Now, two years later, those photos are here. The entire collection of my mother's hat photos are upstairs and someday perhaps they will hang in a gallery somewhere so somebody else's parents can see the force of nature that was our mother. There are hundreds of photos on my computer and sometimes is it disarming to see her so full of life, but when I see those many images it does, indeed, help me remember Irma G and to understand her better and also understand how she struggled with dementia during that last turbulent year of her life.
As part of my Daf Yomi study, I recently read in Masechet Moed Katan about things that people can do during Chol Hamoed, the intermediate days of a holiday such as Sukkot.
On page 9B:10 it is said,
"The Gemara relates that Rav Ḥisda’s wife would adorn herself on the intermediate days of a Festival in the presence of her daughter-in-law, i.e., when she already had a married son. Rav Huna bar Ḥinnana sat before Rav Ḥisda, and he sat and said: They taught only that a woman is permitted to engage in cosmetic treatments on the intermediate days of a Festival only with regard to a young woman, as such treatments bring her joy, but in the case of an old woman, no, the treatments are not permitted, as she does not need them." (translation from Sefaria)
Later there is a different opinion, that indeed older women can and should adorn themselves, but this discussion of lipstick and adornments, brought back one of my favorite series on my mother, of her putting on makeup in her bathroom. Because of the hat she is wearing, I am guessing that this was one year before she died and she was preparing to have me take her photos for the project. This image and this section of the talmud had me thinking of older, very older women, and the use of make up to make them feel beautiful again and young. This is the poem that resulted. My father makes an appearance here.
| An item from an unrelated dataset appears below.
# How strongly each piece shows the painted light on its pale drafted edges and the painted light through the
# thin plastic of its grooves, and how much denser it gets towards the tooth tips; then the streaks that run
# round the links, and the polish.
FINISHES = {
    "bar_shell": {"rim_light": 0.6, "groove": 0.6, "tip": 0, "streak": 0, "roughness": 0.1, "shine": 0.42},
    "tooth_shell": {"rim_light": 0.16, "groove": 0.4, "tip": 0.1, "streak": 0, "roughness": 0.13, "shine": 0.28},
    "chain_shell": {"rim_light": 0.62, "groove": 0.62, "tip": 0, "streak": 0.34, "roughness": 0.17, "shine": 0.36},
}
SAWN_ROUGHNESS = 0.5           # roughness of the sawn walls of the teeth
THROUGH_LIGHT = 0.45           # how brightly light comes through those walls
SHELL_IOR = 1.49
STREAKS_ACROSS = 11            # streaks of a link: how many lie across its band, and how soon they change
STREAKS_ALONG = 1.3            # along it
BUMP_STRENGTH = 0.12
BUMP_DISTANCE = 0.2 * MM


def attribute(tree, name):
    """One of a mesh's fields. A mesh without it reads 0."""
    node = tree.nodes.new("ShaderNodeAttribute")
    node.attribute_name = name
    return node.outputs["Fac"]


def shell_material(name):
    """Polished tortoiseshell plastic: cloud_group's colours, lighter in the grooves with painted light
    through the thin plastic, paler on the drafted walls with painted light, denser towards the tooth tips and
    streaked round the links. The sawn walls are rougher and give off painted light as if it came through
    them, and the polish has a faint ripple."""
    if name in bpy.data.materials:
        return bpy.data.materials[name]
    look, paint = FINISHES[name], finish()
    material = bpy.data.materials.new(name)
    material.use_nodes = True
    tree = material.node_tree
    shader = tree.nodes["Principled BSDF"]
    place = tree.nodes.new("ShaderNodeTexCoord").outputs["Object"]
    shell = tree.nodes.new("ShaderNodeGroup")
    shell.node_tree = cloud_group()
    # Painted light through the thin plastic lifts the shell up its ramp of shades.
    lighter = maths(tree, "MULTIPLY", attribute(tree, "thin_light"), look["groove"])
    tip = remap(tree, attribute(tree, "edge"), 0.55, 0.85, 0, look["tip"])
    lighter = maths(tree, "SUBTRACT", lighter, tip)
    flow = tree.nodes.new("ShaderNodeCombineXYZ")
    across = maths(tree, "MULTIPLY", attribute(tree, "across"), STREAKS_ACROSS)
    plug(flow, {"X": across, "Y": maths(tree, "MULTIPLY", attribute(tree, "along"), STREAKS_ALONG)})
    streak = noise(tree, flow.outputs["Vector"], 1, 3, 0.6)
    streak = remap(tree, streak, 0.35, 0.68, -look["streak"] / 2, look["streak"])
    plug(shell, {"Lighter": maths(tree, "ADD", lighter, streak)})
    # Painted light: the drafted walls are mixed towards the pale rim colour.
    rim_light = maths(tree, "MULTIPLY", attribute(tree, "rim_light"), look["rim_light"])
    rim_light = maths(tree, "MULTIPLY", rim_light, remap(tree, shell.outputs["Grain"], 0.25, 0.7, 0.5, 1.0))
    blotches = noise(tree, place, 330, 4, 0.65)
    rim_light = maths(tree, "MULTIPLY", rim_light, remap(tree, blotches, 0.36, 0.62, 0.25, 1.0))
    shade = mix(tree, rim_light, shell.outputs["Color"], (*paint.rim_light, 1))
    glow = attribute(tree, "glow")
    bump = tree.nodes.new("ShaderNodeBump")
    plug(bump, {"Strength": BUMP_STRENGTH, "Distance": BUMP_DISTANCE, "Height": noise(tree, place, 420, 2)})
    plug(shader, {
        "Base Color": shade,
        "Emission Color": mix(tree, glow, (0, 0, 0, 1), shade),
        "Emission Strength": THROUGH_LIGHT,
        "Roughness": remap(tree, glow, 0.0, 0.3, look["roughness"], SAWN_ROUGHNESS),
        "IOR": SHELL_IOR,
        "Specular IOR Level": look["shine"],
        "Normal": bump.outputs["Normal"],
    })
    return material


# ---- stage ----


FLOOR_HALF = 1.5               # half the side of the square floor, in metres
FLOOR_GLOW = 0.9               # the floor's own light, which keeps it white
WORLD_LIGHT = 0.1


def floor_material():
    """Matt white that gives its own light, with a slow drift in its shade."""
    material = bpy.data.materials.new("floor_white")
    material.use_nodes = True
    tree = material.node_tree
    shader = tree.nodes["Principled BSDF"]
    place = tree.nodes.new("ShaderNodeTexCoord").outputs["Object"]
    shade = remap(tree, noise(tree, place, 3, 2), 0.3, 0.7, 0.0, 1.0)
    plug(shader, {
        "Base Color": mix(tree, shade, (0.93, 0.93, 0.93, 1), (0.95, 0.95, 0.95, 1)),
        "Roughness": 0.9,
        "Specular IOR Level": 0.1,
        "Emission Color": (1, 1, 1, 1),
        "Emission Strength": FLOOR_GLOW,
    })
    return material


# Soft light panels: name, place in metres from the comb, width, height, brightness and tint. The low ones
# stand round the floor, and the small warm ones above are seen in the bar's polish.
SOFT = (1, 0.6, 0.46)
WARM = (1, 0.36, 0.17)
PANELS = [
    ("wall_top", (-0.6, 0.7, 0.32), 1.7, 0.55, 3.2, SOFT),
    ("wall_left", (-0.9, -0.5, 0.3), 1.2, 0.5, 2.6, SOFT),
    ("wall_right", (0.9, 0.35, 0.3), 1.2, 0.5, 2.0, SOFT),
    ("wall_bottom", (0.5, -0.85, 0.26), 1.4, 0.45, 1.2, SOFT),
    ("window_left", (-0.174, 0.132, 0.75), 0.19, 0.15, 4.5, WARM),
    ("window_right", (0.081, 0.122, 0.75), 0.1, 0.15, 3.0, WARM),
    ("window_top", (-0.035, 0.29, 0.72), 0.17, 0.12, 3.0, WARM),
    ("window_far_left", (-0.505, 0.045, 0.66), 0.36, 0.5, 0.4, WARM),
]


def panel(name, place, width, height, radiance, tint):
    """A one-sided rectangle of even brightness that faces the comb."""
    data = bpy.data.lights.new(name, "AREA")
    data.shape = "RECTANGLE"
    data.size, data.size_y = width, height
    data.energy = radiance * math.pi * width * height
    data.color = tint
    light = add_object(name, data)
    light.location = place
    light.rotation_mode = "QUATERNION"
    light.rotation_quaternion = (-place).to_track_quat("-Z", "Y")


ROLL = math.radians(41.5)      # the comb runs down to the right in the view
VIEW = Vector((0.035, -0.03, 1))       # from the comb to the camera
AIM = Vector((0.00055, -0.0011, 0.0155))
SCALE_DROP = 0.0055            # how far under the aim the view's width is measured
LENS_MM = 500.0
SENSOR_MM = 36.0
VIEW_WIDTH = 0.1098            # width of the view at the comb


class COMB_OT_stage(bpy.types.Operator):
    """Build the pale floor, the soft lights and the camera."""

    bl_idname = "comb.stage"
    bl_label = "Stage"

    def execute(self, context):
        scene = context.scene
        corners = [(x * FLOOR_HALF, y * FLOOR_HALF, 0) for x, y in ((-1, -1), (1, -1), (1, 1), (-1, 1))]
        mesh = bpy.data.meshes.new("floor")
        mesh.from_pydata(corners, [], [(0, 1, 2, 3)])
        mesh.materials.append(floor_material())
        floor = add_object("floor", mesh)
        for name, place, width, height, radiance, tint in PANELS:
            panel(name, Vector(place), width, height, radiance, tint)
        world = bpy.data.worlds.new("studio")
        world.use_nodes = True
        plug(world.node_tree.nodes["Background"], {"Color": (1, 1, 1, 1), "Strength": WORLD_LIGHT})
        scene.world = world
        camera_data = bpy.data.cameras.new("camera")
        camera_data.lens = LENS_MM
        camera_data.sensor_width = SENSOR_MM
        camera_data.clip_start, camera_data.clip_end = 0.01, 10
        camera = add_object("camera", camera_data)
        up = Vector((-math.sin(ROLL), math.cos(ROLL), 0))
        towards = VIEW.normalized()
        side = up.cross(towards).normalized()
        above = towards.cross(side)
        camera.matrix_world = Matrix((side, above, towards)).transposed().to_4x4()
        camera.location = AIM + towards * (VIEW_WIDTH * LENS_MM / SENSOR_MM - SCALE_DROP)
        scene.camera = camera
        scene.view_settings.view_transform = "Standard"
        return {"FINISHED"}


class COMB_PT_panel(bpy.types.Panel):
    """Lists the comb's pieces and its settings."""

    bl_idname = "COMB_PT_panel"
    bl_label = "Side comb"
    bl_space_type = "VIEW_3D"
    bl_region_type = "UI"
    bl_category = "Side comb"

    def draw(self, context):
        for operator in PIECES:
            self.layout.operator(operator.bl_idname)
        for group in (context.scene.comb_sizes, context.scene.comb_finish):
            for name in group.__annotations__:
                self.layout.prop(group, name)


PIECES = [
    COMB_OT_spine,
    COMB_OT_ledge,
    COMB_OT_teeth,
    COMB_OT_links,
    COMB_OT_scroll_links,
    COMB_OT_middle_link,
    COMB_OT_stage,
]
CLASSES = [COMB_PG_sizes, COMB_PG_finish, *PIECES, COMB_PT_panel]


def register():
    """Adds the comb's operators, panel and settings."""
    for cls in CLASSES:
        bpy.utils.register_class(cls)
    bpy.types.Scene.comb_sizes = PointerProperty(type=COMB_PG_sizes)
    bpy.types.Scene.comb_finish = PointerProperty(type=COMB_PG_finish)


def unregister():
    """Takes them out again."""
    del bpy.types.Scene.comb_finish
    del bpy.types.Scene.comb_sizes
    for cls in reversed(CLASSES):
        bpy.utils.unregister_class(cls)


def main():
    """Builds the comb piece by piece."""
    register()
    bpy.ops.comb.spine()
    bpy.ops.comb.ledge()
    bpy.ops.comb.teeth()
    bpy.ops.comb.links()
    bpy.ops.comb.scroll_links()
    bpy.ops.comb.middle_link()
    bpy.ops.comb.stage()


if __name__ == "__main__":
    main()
During her final year, mom often dreamt that my dad was in the room with her.
LIPSTICK
She isn’t who she used to be;
no longer at the center of the dance floor.
Eyes no longer wander to stare at her and smile.
Her red robe flows over her thin frame.
Her back is thin and bent.
Nails, once polished, now chipped.
Her breasts lie long and flat on her belly;
her legs thin as rails.
She stands unsteadily at the mirror;
her walker her constant companion now.
The fluorescent bulb reflects coldly on her face.
She leans in to stare at her reflection
She studies herself.
Her head tilts to the right
and then to the left.
She smiles.
Coquettish.
Memories
of being the belle at the ball.
She pictures a red rose in her wavy hair.
She can see her husband,
long gone now,
wink at her from the shadows.
She smiles.
With a trembling hand
she picks up a tube of lipstick
the color of tangos,
the hue of a marimba band.
She applies it to her lips.
They slowly stain red.
She presses her lips together firmly and smiles.
She opens her compact of rouge.
paints it on her cheeks;
brushing, caressing them with care.
She stares at the mirror.
She pouts.
Her eyebrows raised provocatively.
Her clouded eyes wake up.
A small nod.
She turns her head right and left
and for a moment the florescent bulb is a candelabra
and the bathroom floor is a ballroom.
Her robe becomes a
flowing scarlet gown.
She hears music.
The man standing in the dark beckons to her to dance.
And in the mirror she is young again;
fresh as a flower in the spring.
With a trembling blue veined hand
and pouting red lips
she blows a kiss at the mirror.
She heads to the dance floor,
young forevermore.
*** ** *** **
Dedicated to you, mom, with love always.